If you want this dude, if his charmingly crooked smile and oddly hip old man socks won't stay out of your head, then get the bastard alone and pounce like the sexy cougar you are.

I mean, honestly, no man pinned against a wall by those incredible breasts is going to stand a chance. The hours of "getting to know" will come later, in due time, after you break the surface tension.

I know it'd be nice if he made a move first, but he's a nerd, it's hard for us. Also, he's friends with your roommate. Perhaps he's pining after you, but is afraid steps in that direction could cause terrible weirdness (it can, you know).

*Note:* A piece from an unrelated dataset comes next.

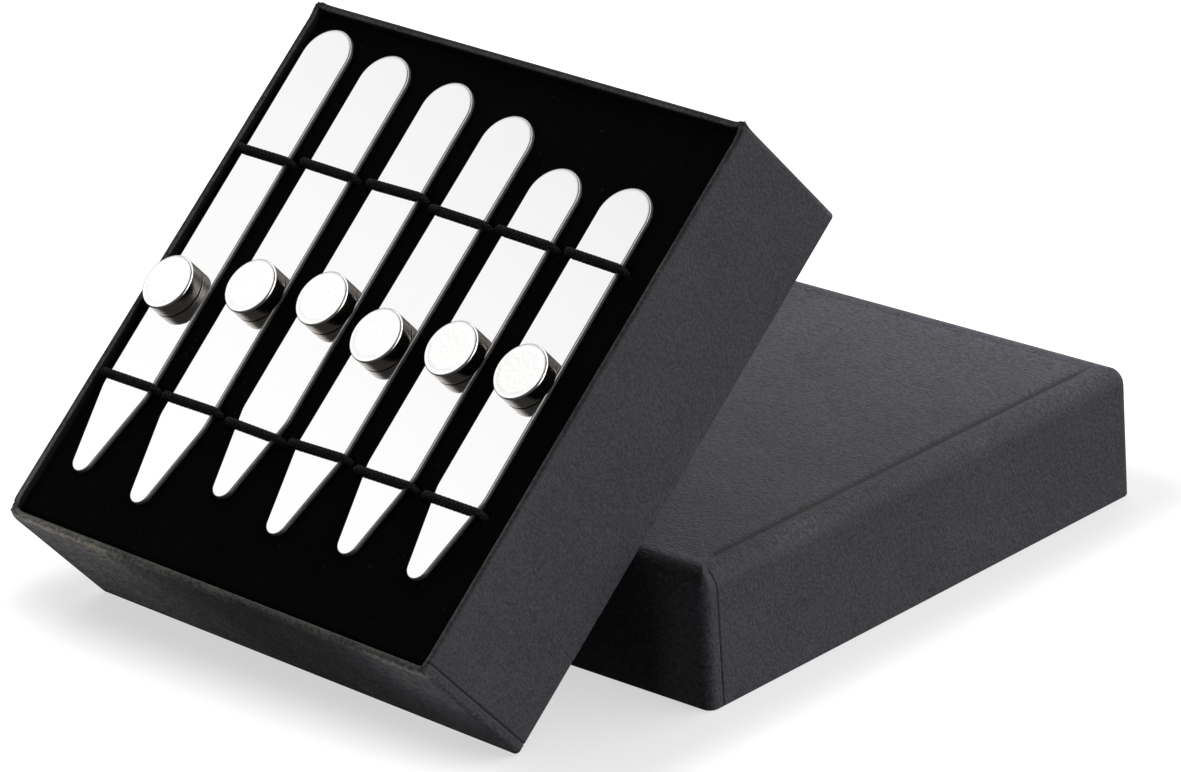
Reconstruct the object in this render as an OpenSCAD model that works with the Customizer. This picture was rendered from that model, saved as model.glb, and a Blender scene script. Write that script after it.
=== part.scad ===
// Boxed set of magnetic collar stays: three pairs held by two elastic rows on a velvet pad in a
// square board tray, with the tray leaning on its own lid. Millimetres, +Z up.
// Local frame of the tray: x across, y up the slope, z out of its open face, with the origin at
// the middle of the back edge that stands on the floor.

/* [Tray] */
// Outer side of the square tray
tray_side = 89; // [89:0.5:90]
// Depth of the tray from its back to its rim
tray_depth = 24.4; // [22:0.2:28]
// Thickness of the tray's board walls
tray_wall = 1.0; // [0.8:0.1:1]
// Thickness of the tray's floor
tray_floor = 1.6; // [1.2:0.1:2]
// Radius of the tray's four folded corners
tray_corner_r = 0.8; // [0.4:0.1:1]

/* [Lid] */
// Outer side of the square lid
lid_side = 93; // [93:0.5:96]
// Height of the lid
lid_height = 20.8; // [18:0.2:24]
// Thickness of the lid's board
lid_wall = 1.4; // [1.2:0.1:1.6]
// Rounding where the top turns down into the walls
lid_edge_r = 3.2; // [1:0.1:4]
// Radius of the lid's four upright corners
lid_corner_r = 1.6; // [0.8:0.1:2]

/* [Pose] */
// Slope of the tray's face above the floor, in degrees
tray_lean = 41.4; // [36:0.2:48]
// Turn of the tray against the lid, seen from above, in degrees
tray_turn = 2.8; // [0:0.1:4]
// How far the tray's middle stands beside the lid's middle
tray_shift = 10.4; // [4:0.2:12]
// Clearance between the tray's back and the lid's edge that carries it
rest_gap = 0.1; // [0.05:0.05:0.3]

/* [Velvet pad] */
// How far the pad's face lies below the rim
pad_recess = 1.0; // [0.6:0.1:2]
// Clearance round the pad
pad_gap = 0.15; // [0.1:0.05:0.2]

/* [Stays] */
// Width of every stay
stay_width = 9.4; // [9:0.1:9.5]
// Thickness of the steel
stay_thick = 0.8; // [0.5:0.1:1]
// Length of the two long stays
long_stay = 76.2; // [74:0.2:78]
// Length of the two middle stays
middle_stay = 69.9; // [68:0.1:72]
// Length of the two short stays
short_stay = 63.5; // [62:0.1:66]
// Length of the tapered end, from the shoulder to the tip
stay_taper = 14.2; // [12:0.2:16]
// Radius of the tip
tip_r = 1.9; // [1.2:0.1:2.4]

/* [Magnets] */
// Diameter of a disc magnet
magnet_d = 8.9; // [8:0.1:9]
// Thickness of a disc magnet
magnet_thick = 2.6; // [2:0.1:3.2]
// Rounding of its edges
magnet_edge_r = 0.4; // [0.2:0.05:0.6]

/* [Elastic] */
// Diameter of the round elastic cord
cord_d = 1.16; // [0.9:0.02:1.2]
// Bend of the cord where it turns down beside a stay
bend_r = 0.75; // [0.7:0.05:0.8]
// Bend of the cord inside the pad
under_r = 0.9; // [0.7:0.05:1]
// How deep the cord runs inside the pad
cord_dive = 4; // [3:0.5:8]
// Clearance of the holes round the cord
hole_gap = 0.2; // [0.15:0.05:0.25]
// How much narrower a slot is than the two holes that it joins
slot_pinch = 0.16; // [0.08:0.02:0.24]

/* [Hidden] */

// Seat left between two pieces that touch
seat = 0.04;
// Smoothness of round walls, of the cord, and of a quarter bend
$fn = 64;
cord_sides = 8;
bend_steps = 3;
// Overshoot of a cutting solid
cut = 1;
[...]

But, if you make the first move, he won't be able to resist. I mean, I wouldn't.
Tara, your Highly Aroused WebMistress 2009-07-23 09:58
Very sound advice, my anonymous friend. :) Indeed... I think you're correct on all accounts. And yet, pouncing without an ounce of definite confirmation isn't quite my style. Wait... no, I've done that before and it's always paid off! ;)

I'll think about it, but I think I've already moved on. I don't wait around for someone to realize how goddamn awesome I am. I'm sure you'd do the same yourself. Besides, if it isn't obvious to the bloke, if he's not dying to get in my own pants, well, it wouldn't be that much fun if we experienced each other anyway. Se la vie.